EXERCISE
Lines containing the word "joints" need to be counted. Please reply with how many there are, and nothing else.

TASK INPUTS
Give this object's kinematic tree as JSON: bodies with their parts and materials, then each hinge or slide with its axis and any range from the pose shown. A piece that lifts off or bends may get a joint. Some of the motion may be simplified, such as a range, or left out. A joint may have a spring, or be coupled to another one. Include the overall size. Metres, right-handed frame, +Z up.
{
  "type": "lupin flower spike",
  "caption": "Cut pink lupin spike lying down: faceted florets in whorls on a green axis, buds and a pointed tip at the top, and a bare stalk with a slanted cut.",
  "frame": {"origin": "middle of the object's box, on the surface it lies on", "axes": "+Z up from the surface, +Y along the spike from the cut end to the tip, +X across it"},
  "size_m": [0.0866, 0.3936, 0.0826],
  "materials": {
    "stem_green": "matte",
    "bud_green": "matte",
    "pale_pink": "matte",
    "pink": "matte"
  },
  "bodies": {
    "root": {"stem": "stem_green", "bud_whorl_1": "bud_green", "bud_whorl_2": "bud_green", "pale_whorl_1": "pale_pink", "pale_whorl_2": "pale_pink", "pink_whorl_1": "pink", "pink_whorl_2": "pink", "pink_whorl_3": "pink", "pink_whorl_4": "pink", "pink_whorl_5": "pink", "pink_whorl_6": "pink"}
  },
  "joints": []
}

* * *

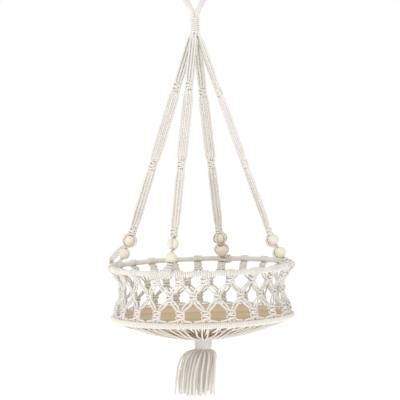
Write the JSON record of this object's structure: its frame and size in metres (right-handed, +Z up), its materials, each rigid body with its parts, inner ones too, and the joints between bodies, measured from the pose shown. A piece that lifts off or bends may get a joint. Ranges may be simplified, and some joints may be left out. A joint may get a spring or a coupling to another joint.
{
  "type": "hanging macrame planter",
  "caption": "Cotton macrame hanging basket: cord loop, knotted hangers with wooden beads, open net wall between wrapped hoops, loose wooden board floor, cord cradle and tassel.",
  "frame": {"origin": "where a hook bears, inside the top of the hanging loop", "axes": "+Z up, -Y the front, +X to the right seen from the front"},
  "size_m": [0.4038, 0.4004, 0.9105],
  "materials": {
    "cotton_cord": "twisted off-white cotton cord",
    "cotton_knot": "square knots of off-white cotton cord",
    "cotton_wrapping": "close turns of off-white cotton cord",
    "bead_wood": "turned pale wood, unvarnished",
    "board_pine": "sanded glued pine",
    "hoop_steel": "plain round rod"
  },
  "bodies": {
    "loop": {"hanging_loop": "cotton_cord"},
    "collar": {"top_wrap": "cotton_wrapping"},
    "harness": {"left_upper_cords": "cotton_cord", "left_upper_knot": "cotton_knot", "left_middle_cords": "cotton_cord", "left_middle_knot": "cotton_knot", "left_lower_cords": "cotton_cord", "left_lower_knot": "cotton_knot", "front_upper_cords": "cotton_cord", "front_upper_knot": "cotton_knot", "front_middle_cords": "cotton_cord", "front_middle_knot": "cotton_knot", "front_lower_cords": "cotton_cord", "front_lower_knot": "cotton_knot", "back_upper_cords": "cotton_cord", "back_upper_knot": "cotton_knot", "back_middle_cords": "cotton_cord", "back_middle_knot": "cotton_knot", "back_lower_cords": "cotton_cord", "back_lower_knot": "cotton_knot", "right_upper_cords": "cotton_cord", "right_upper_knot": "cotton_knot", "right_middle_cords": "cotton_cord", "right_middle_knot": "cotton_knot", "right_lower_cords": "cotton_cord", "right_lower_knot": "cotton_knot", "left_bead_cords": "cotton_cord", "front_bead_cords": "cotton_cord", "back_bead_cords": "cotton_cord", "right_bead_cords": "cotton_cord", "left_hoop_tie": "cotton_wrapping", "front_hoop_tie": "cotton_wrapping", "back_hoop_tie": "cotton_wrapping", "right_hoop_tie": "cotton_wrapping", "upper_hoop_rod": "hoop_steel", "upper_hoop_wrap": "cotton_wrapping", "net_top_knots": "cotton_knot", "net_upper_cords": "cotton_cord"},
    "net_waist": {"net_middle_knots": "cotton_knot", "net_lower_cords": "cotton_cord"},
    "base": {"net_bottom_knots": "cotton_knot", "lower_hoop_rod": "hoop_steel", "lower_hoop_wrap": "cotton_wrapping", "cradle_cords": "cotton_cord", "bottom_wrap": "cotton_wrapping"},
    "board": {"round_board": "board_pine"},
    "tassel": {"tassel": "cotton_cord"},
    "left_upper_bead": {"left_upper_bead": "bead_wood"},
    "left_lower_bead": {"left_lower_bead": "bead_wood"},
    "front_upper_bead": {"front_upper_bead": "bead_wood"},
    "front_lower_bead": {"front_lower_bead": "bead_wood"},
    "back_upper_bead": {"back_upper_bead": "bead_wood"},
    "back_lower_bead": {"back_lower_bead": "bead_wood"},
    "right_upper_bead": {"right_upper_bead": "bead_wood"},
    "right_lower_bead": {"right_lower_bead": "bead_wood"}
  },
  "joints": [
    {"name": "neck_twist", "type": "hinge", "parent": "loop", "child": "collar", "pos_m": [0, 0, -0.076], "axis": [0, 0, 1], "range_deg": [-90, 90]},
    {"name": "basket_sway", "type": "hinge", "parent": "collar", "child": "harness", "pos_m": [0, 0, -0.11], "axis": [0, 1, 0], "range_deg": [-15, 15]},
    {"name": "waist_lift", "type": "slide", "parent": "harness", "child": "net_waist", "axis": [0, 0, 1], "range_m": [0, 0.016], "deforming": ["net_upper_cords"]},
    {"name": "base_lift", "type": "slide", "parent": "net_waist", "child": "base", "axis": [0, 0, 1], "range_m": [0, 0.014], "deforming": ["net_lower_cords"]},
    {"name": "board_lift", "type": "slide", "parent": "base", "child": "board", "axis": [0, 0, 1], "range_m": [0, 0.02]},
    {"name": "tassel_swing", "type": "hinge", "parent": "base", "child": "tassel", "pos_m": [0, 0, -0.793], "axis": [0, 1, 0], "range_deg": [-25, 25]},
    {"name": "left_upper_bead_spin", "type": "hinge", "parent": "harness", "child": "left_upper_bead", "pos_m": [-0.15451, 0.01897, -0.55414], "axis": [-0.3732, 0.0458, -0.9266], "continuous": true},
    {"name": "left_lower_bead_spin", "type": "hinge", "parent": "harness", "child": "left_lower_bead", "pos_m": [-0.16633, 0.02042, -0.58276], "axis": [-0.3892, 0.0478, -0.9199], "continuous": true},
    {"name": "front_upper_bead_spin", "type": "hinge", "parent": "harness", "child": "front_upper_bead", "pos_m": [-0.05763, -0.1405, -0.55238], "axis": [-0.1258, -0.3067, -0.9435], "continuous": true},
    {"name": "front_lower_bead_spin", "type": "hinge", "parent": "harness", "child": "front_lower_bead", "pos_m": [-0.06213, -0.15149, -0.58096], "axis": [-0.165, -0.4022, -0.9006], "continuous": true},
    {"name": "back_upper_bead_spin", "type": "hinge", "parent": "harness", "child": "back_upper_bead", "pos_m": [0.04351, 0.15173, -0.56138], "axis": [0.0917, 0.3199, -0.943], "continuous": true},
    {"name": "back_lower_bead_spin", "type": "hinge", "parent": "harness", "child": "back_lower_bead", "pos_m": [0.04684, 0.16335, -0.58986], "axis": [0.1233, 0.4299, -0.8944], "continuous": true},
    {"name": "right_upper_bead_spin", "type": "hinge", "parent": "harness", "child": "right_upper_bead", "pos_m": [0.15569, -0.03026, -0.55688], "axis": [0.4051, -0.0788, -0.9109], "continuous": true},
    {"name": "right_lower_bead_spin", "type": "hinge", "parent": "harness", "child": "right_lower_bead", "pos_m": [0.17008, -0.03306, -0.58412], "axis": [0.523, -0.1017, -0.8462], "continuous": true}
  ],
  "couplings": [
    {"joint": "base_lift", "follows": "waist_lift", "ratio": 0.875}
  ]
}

WRITTEN RESPONSE
3